Shelf One - Left Side: I have a lot of C.S. Lewis, and not nearly as much as I want. The Parable of Joy by Michael Card, on the far left, isn't really mine; I just absorbed it into my stash. Letters of C.S. Lewis came out of a house that my dad and brother bought and renovated, and The Screwtape Letters and The Joyful Christian were presents. I'm not sure why I still have I Kissed Dating Goodbye; I'm not very fond of it. The Four Loves I bought, back in the day before I knew of the wonderful site called Alibris and bought books from Barnes & Noble. The other books I either bought, acquired for free (no, I didn't steal them), or were presents (like the Norsk dictionary over on the right.)

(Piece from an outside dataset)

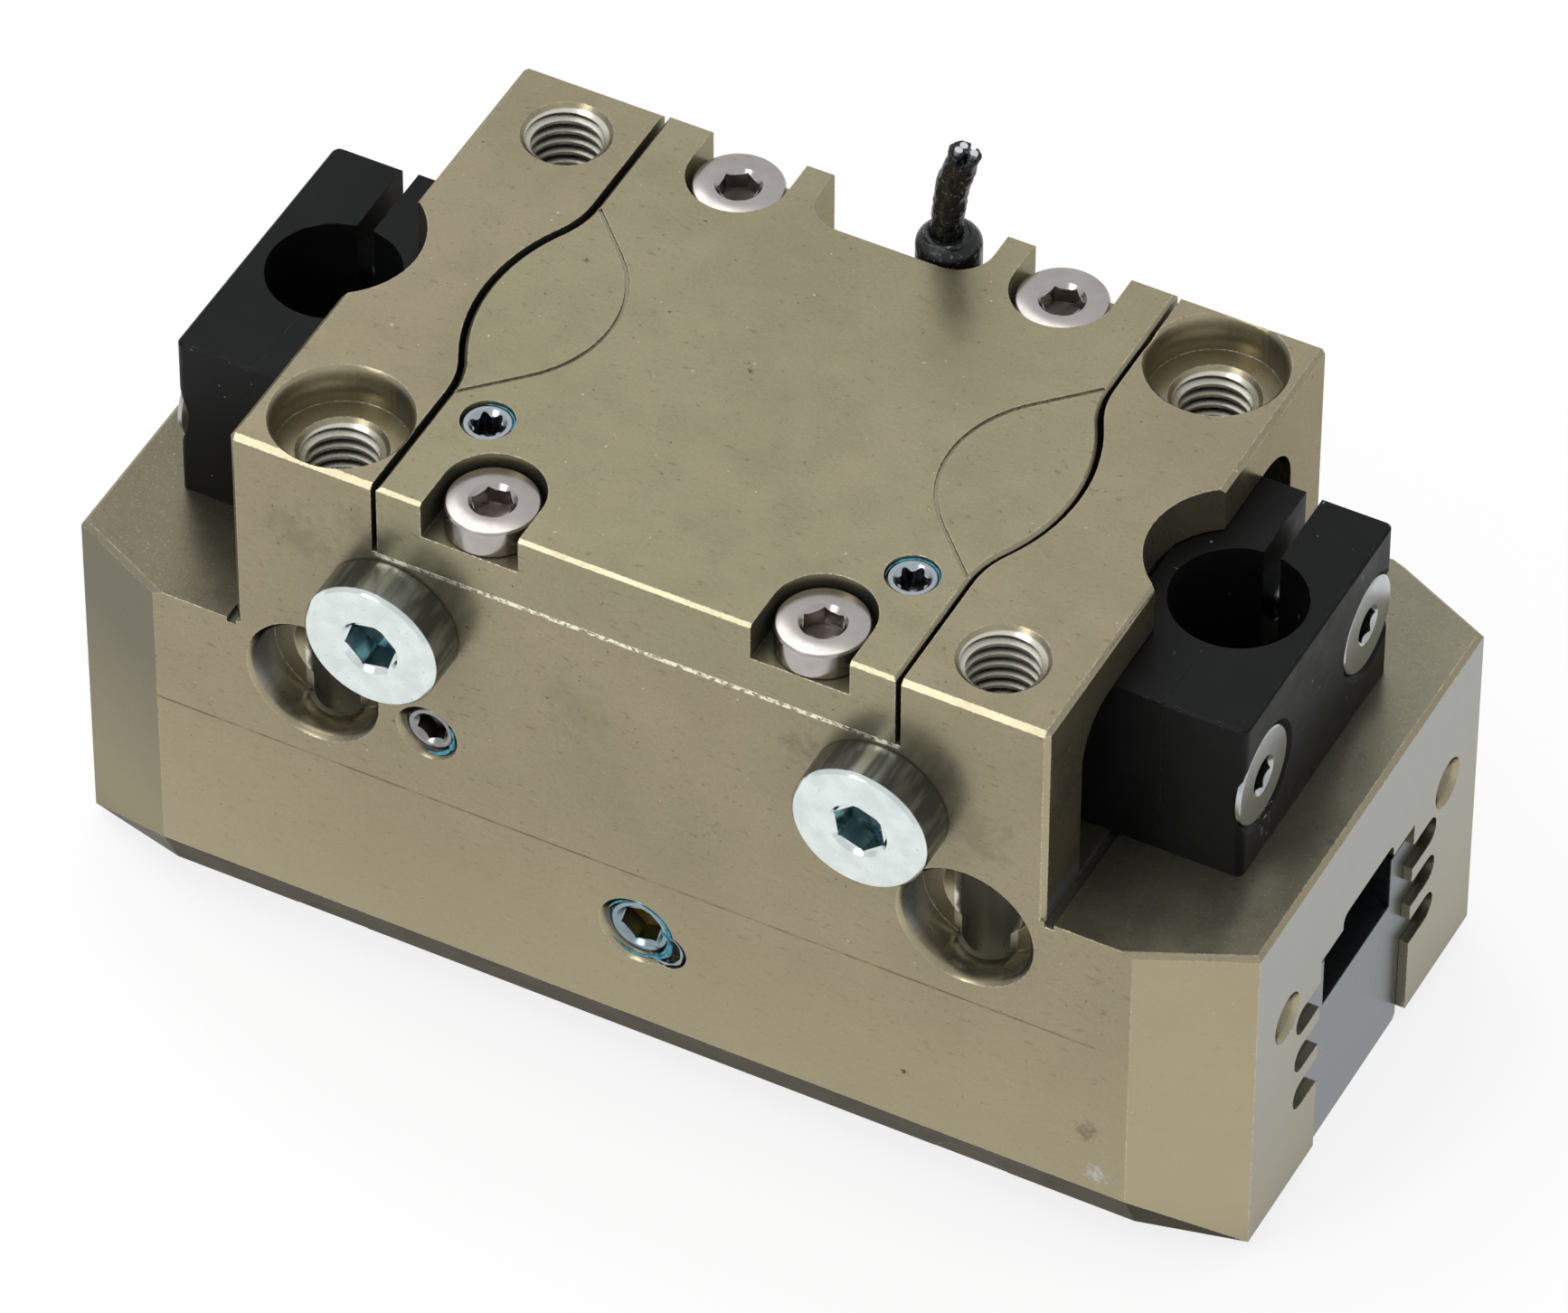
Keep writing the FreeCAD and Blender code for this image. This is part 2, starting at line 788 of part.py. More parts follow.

Shelf One - Right Side: Most of these are historical fictions, as the histories are getting squeezed out to go on my other bookshelf. I've been building my collection of Sutcliff novels for the past few months; Frontier Wolf is missing from this picture because I'm still reading it. I actually spent over $7 each for that, The Shield Ring, and The Mark of the Horse Lord, which just goes to show how much I wanted those Front Street editions. (And don't get me started on all the trouble I went through to get Mark.) Let's see... There are still some research books there, but The Influence of Sea Power upon History is in use. Couple of Costain novels, but I didn't care for Below the Salt and so haven't gotten around to reading The Black Rose.
Shelf Two: Did I mention that I like C.S. Lewis? Many of the books on this shelf were gifts, including the three on the left: The Thirty-Nine Steps, The Pilgrim's Progress, and The Chronicles of Narnia. (Yes, I do still have extras of The Chronicles. I can't seem to get rid of them.) Those hardbacks of Out of the Silent Planet, That Hideous Strength, and the three Chronicles books were from the same house as Letters of C.S. Lewis. The Silmarillion my dad bought for me. I have most of L'Engle's Time Quintet, but I didn't care for the last one and so never bothered to buy it. The green book to the right of The Lord of the Rings Trilogy is The Gammage Cup; I rather wonder how I managed to keep Jenny from taking it with her when she moved out. Over on the right are mostly "girly" books, like Little Women.
Shelf Three: Lamplighter Publishing books on the left, random-assortment-of-classics-which-would-not-fit-on-my-designated-classics-shelf on the right. That copy of Ben-Hur I'm only holding until a friend comes in June and I can give it to her. Most of the other classics I picked up cheaply at booksales or on Alibris. The Lamplighters, which tend to be expensive, I mostly acquired as presents.
Shelf Four - Left: In case you couldn't guess, that Barnes & Noble copy of The Iliad and the Odyssey was - yes - a gift. The lovely edition of Ben-Hur I got from Jenny's mother-in-law; Beowulf was one of Jenny's 3+ copies, and she deigned to let me have it. Shakespeare's works I absorbed into my own collection, as with that hideously orange copy of Wuthering Heights. The Woman in White and Bleak House were both gifts, hence their new condition. I did actually buy Gone with the Wind...for ninety-nine cents. Yes, I'm cheap.
Shelf Four - Right: This Oxford Illustrated set of Jane Austen's novels, a birthday present from my dad, is probably the nicest collection of books I own. (Pride and Prejudice is missing from the photo because I was rereading it at the time.) The copy of Daddy-Long-Legs I picked up at a used-book store; it has a lovely smell. The other cloth-bound books were mostly absorbed from other shelves in the house. Mother West Wind's Children, the blue book, was a childhood favorite.Shelf Five - I don't have a good photo of this one, but that's all right: I can't reach the shelf without the aid of a step, so it's primarily made up of books that I don't care about very much. I do have three old G.A. Henty's, Les Miserables, Chaucer, A Tale of Two Cities, and some more Shakespeare up there, banished to the top shelf because they wouldn't fit on any other.
Bookshelf Number Two - This is actually an entertainment unit, but who cares? If it can be used for holding books, it will be. This holds my mysteries, histories, and a random assortment of other books that would not fit on my big bookshelf, but were too good to go into storage, such as the Anne of Green Gables series. Agatha Christie, Sherlock Holmes, Dorothy Sayers, and one Mary Stewart novel make up most of my mystery collection.
Those are the books on my shelf. What about yours?